6. Fun Home music by Jeanine Tesori; book and lyrics by Lisa Kron; based on the graphic novel by Alison Bechdel
When her father dies unexpectedly, graphic novelist Alison dives deep into her past to tell the story of the volatile, brilliant, one–of–a–kind man whose temperament and secrets defined her family and her life. Moving between past and present, Alison relives her unique childhood playing at the family’s Bechdel Funeral Home, her growing understanding of her own sexuality, and the looming unanswerable questions about her father’s hidden desires. “Fun Home” is a refreshingly honest, wholly original musical about seeing your parents through grown–up eyes.
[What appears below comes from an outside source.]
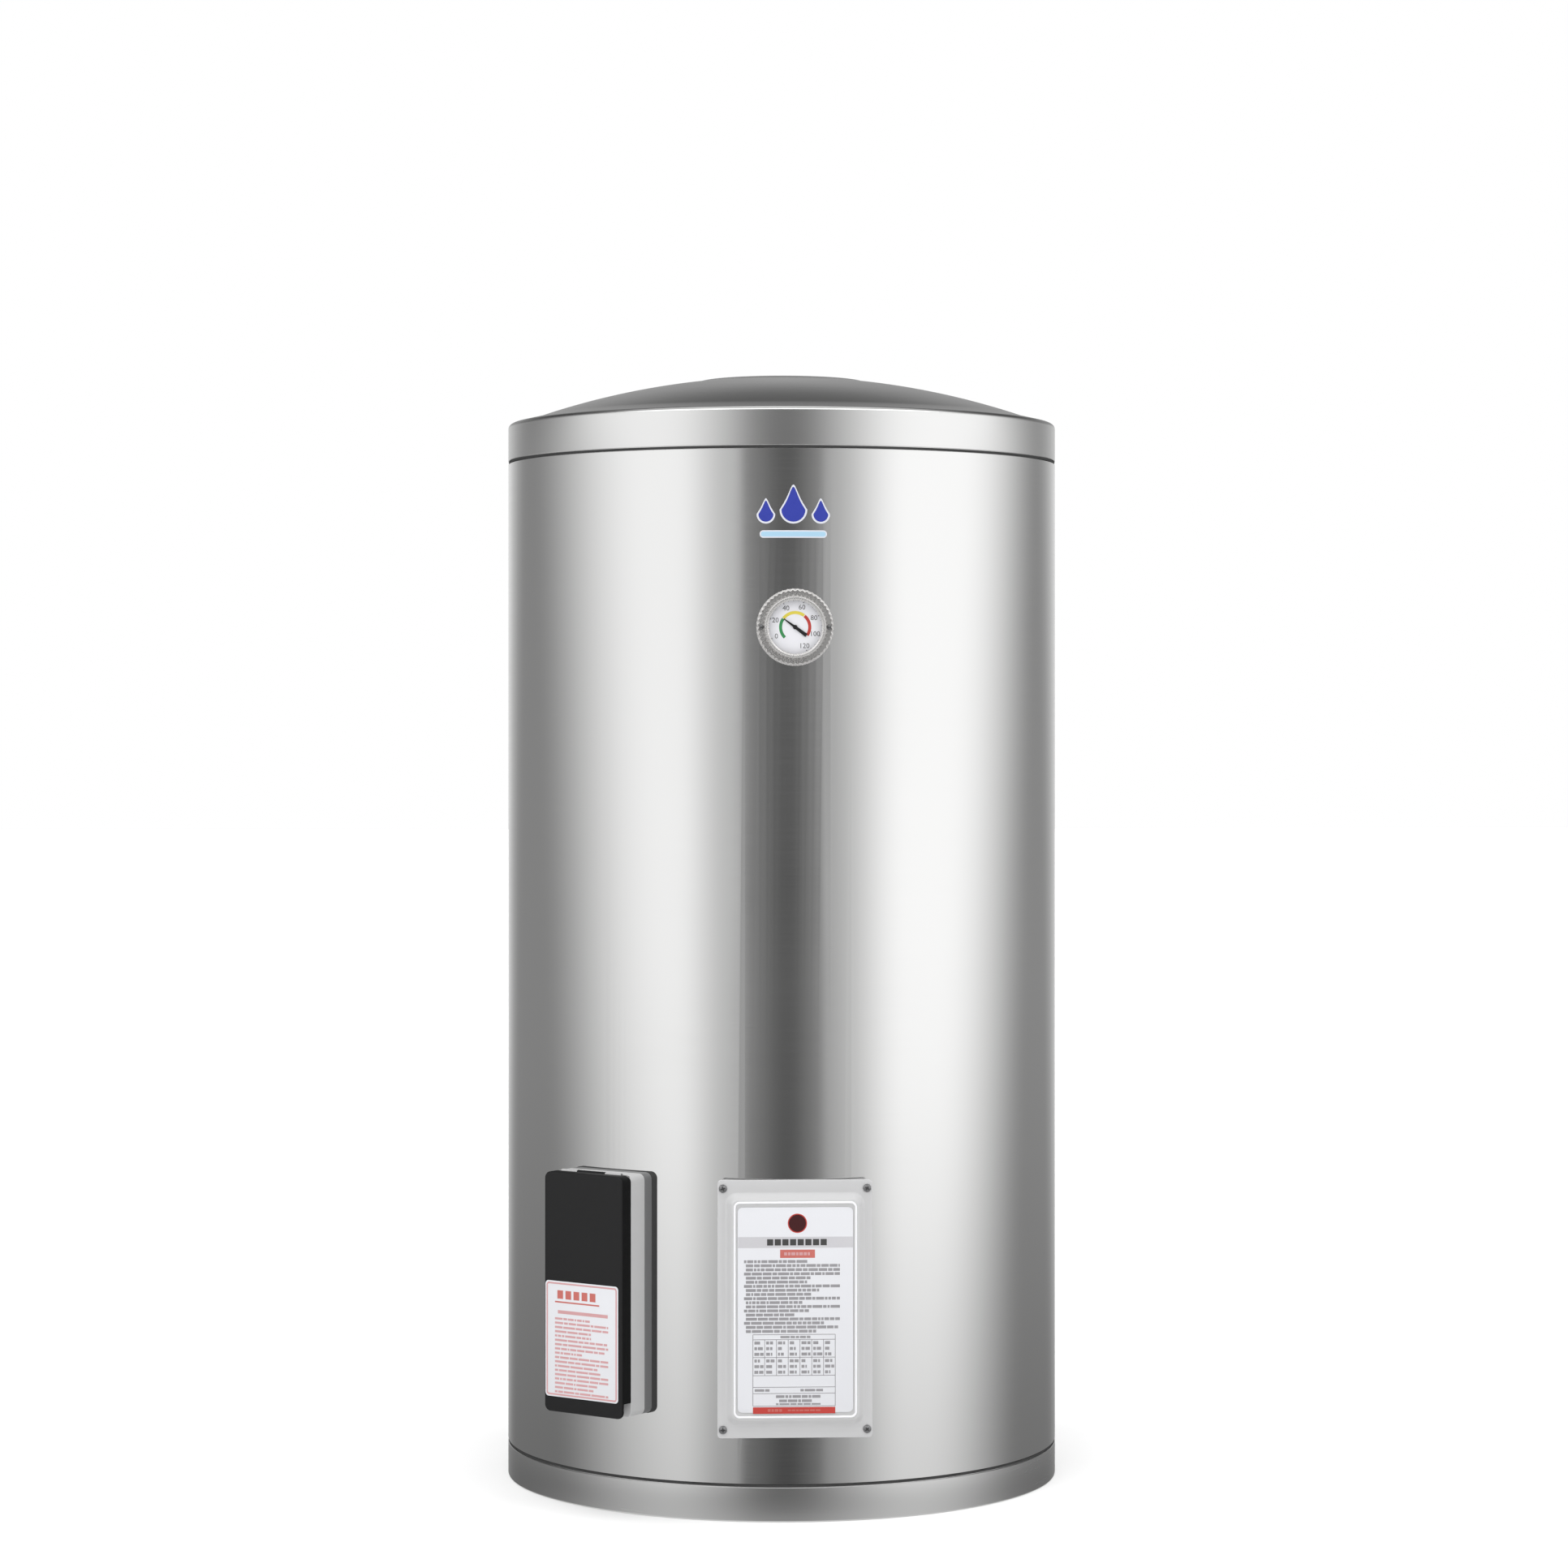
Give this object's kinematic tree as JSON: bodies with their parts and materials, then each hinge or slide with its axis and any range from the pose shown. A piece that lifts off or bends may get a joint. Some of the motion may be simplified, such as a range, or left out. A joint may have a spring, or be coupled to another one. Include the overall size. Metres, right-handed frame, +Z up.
{
  "type": "tank water heater",
  "caption": "Upright electric storage water heater in a stainless steel jacket, with a dial thermometer, a switch box and an access panel.",
  "frame": {"origin": "centre of the bottom rim, on the surface that the heater stands on", "axes": "+Z up along the tank's axis; -Y is the front with the thermometer and the access panel; +X is right when facing the front"},
  "size_m": [0.467, 0.4864, 0.93],
  "materials": {
    "jacket_steel": "satin",
    "cover_steel": "satin",
    "base_steel": "satin",
    "seal_rubber": "matte",
    "tank_steel": "satin",
    "insulation_foam": "matte",
    "anode_metal": "matte",
    "pipe_steel": "satin",
    "cold_blue": "satin",
    "hot_red": "satin",
    "valve_brass": "satin",
    "lever_steel": "satin",
    "gland_black": "matte",
    "element_seal": "matte",
    "flange_steel": "satin",
    "element_steel": "satin",
    "screw_steel": "satin",
    "thermostat_black": "matte",
    "dial_grey": "satin",
    "button_red": "gloss",
    "panel_grey": "satin",
    "printed_label": "satin",
    "gauge_steel": "satin",
    "gauge_white": "satin",
    "gauge_glass": "gloss",
    "pointer_black": "satin",
    "box_grey": "satin",
    "box_silver": "satin",
    "door_black": "satin",
    "breaker_white": "satin",
    "toggle_black": "satin",
    "lamp_green": "gloss",
    "bracket_steel": "satin"
  },
  "bodies": {
    "heater": {"outer_shell": "jacket_steel", "top_cover": "cover_steel", "bottom_band": "base_steel", "bottom_plate": "base_steel", "top_seal_ring": "seal_rubber", "bottom_seal_ring": "seal_rubber", "box_gasket": "seal_rubber", "inner_tank": "tank_steel", "foam_jacket": "insulation_foam", "foam_top": "insulation_foam", "foam_bottom": "insulation_foam", "anode_rod": "anode_metal", "cold_inlet_pipe": "pipe_steel", "hot_outlet_pipe": "pipe_steel", "cold_port_collar": "cold_blue", "hot_port_collar": "hot_red", "drain_valve_body": "valve_brass", "relief_valve_body": "valve_brass", "gauge_stem": "valve_brass", "door_hinge_pin": "lever_steel", "cable_gland": "gland_black", "element_gasket": "element_seal", "element_flange": "flange_steel", "heating_element_left": "element_steel", "heating_element_right": "element_steel", "flange_bolt_1": "screw_steel", "flange_bolt_2": "screw_steel", "flange_bolt_3": "screw_steel", "flange_bolt_4": "screw_steel", "panel_screw_1": "screw_steel", "panel_screw_2": "screw_steel", "panel_screw_3": "screw_steel", "panel_screw_4": "screw_steel", "gauge_screw_left": "screw_steel", "gauge_screw_right": "screw_steel", "thermostat_body": "thermostat_black", "panel_seat": "panel_grey", "access_panel": "panel_grey", "panel_label": "printed_label", "gauge_case": "gauge_steel", "gauge_bezel": "gauge_steel", "gauge_dial": "gauge_white", "gauge_lens": "gauge_glass", "box_base": "box_grey", "box_fascia": "box_grey", "box_frame": "box_silver", "breaker_body": "breaker_white", "terminal_block": "breaker_white", "pilot_lamp": "lamp_green", "lower_wall_bracket": "bracket_steel", "upper_wall_bracket": "bracket_steel"},
    "pointer": {"gauge_pointer": "pointer_black"},
    "door": {"box_door": "door_black", "door_label": "printed_label"},
    "toggle": {"breaker_toggle": "toggle_black"},
    "test": {"test_button": "button_red"},
    "thermostat_knob": {"thermostat_dial": "dial_grey"},
    "reset": {"reset_button": "button_red"},
    "drain_lever": {"drain_handle": "hot_red"},
    "relief": {"relief_lever": "lever_steel"}
  },
  "joints": [
    {"name": "gauge_needle", "type": "hinge", "parent": "heater", "child": "pointer", "pos_m": [0, -0.2385, 0.715], "axis": [0, 1, 0], "range_deg": [-81, 189], "stiffness_Nm_per_rad": 0.000002},
    {"name": "door_hinge", "type": "hinge", "parent": "heater", "child": "door", "pos_m": [-0.1619, -0.20948, 0.2771], "axis": [-0.7912, 0.6115, 0], "range_deg": [0, 110]},
    {"name": "breaker_switch", "type": "hinge", "parent": "heater", "child": "toggle", "pos_m": [-0.15839, -0.20493, 0.205], "axis": [0.7912, -0.6115, 0], "range_deg": [0, 36]},
    {"name": "test_press", "type": "slide", "parent": "heater", "child": "test", "axis": [0.6115, 0.7912, 0], "range_m": [0, 0.0015], "stiffness_N_per_m": 150},
    {"name": "thermostat_turn", "type": "hinge", "parent": "heater", "child": "thermostat_knob", "pos_m": [-0.011, -0.214, 0.231], "axis": [0, -1, 0], "range_deg": [-135, 135]},
    {"name": "reset_press", "type": "slide", "parent": "heater", "child": "reset", "axis": [0, 1, 0], "range_m": [0, 0.002], "stiffness_N_per_m": 150},
    {"name": "drain_turn", "type": "hinge", "parent": "heater", "child": "drain_lever", "pos_m": [0, -0.0865, 0.037], "axis": [0, 1, 0], "range_deg": [0, 90]},
    {"name": "relief_lift", "type": "hinge", "parent": "heater", "child": "relief", "pos_m": [0, 0.1035, 0.031], "axis": [1, 0, 0], "range_deg": [0, 40], "stiffness_Nm_per_rad": 0.05}
  ]
}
7. Hir: A Play by Taylor Mac
Discharged from the Marines under suspicious circumstances, Isaac comes home from the wars, only to find the life he remembers upended. Isaac’s father, who once ruled the family with an iron fist, has had a debilitating stroke; his younger sister, Maxine, is now his brother, Max; and their mother, Paige, is committed to revolution at any cost. Determined to be free of any responsibility toward her formerly abusive husband – or the home he created – Paige fervently believes she can lead the way to a “new world order”. “Hir”, Taylor Mac’s subversive comedy, leaves many of our so–called normative and progressive ideas about gender, families, the middle class – and cleaning – in hilarious and ultimately tragic disarray.
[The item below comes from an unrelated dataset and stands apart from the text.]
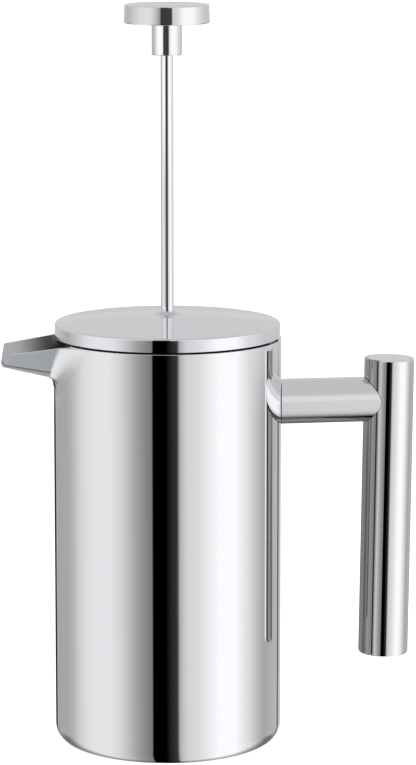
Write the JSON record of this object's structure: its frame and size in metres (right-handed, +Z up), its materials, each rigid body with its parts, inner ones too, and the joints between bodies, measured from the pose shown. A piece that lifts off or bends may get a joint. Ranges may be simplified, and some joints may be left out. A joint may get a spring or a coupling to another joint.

8. The Inheritance by Matthew Lopez
Inspired by E. M. Forster’s novel “Howards End”, and set in New York three decades after the height of the AIDS epidemic, “The Inheritance” wrestles with what it means to be a gay man today, exploring relationships and connections across age and social class and asking what one generation’s responsibilities may be to the next.
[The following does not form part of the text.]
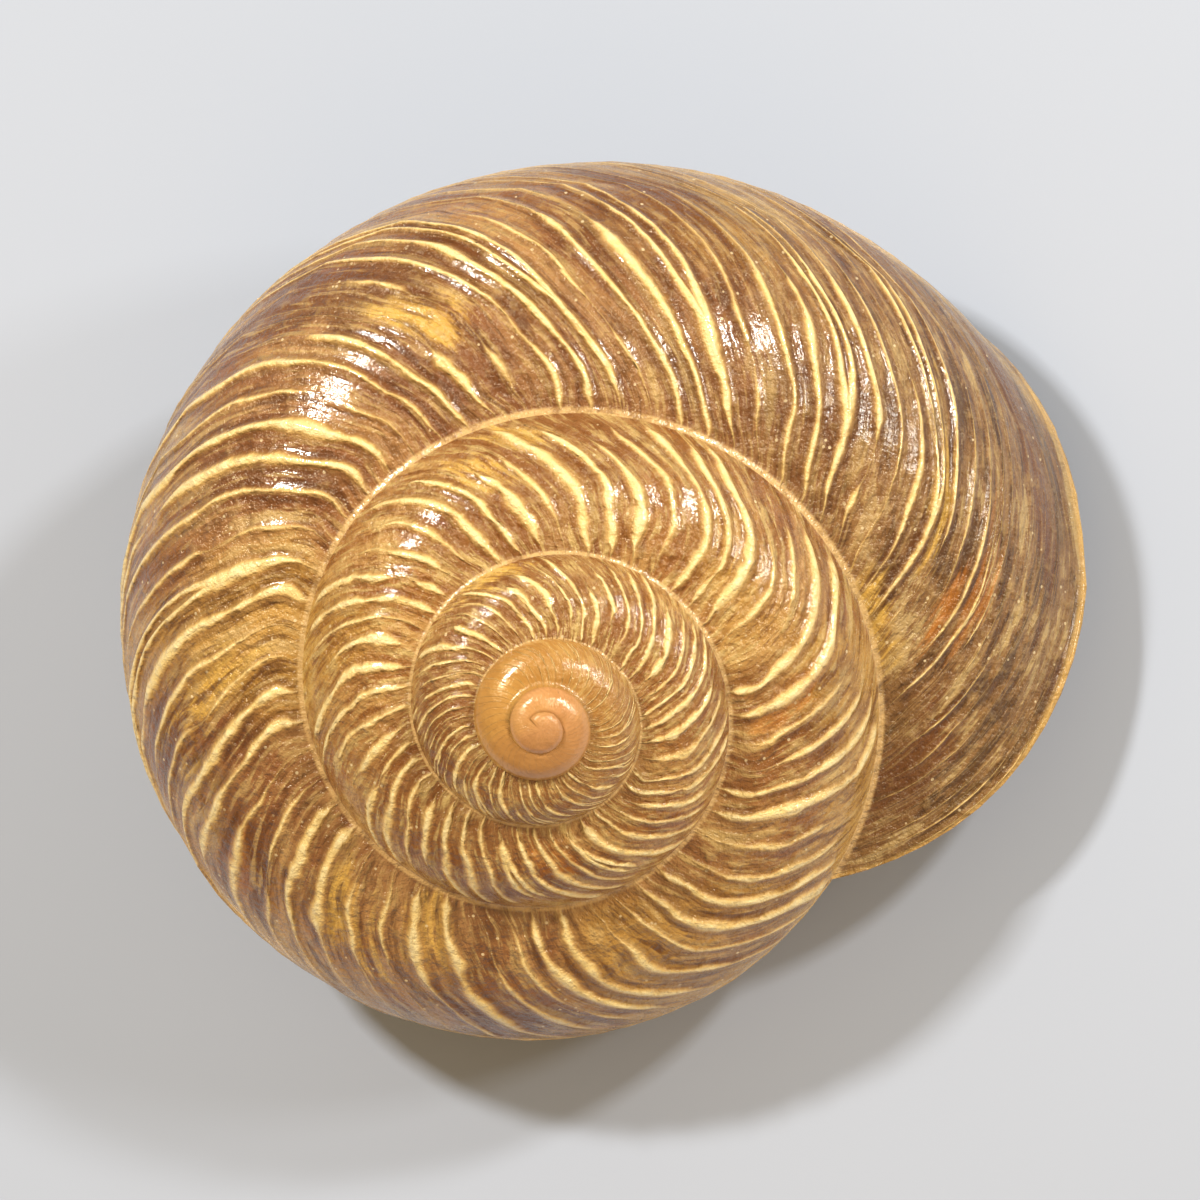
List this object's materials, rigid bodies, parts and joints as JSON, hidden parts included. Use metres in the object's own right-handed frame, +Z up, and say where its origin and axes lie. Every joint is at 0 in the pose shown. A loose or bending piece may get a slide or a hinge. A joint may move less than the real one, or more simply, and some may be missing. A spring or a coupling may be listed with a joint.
{
  "type": "land snail shell",
  "caption": "Empty land snail shell: a low right-handed spiral with curved ribs along its growth lines and an open, downward-slanting mouth.",
  "frame": {"origin": "centre of the bounding box in plan, at the level the shell rests on", "axes": "+Z up as the shell rests on its base and lip; the mouth's outer lip is towards +X and the mouth faces down and towards -Y"},
  "size_m": [0.0184, 0.017, 0.0094],
  "materials": {
    "shell": "glossy brown with raised cream-yellow ribs"
  },
  "bodies": {
    "root": {"shell": "shell"}
  },
  "joints": []
}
9. She Kills Monsters: Young Adventurers Edition by Qui Nguyen
A comedic romp into the world of fantasy role–playing games, in a new edition created specially for high school performing groups! “She Kills Monsters” tells the story of high schooler Agnes Evans as she deals with the death of her younger sister, Tilly. When Agnes stumbles upon Tilly’s “Dungeons & Dragons” notebook, she finds herself catapulted into a journey of discovery and action–packed adventure in the imaginary world that was her sister’s refuge.
Perpich Library also owns the version for adults.
10. A Strange Loop by Michael R. Jackson
Usher is a Black, queer writer, working a day job he hates while writing his original musical: a piece about a Black, queer writer, working a day job he hates while writing his original musical. This blistering musical follows a young artist at war with a host of demons – not least of which are the punishing thoughts in his own head – in an attempt to understand his own strange loop.
All items on this list are available at the Perpich Library.
Title descriptions are provided by Amazon and/or the publisher.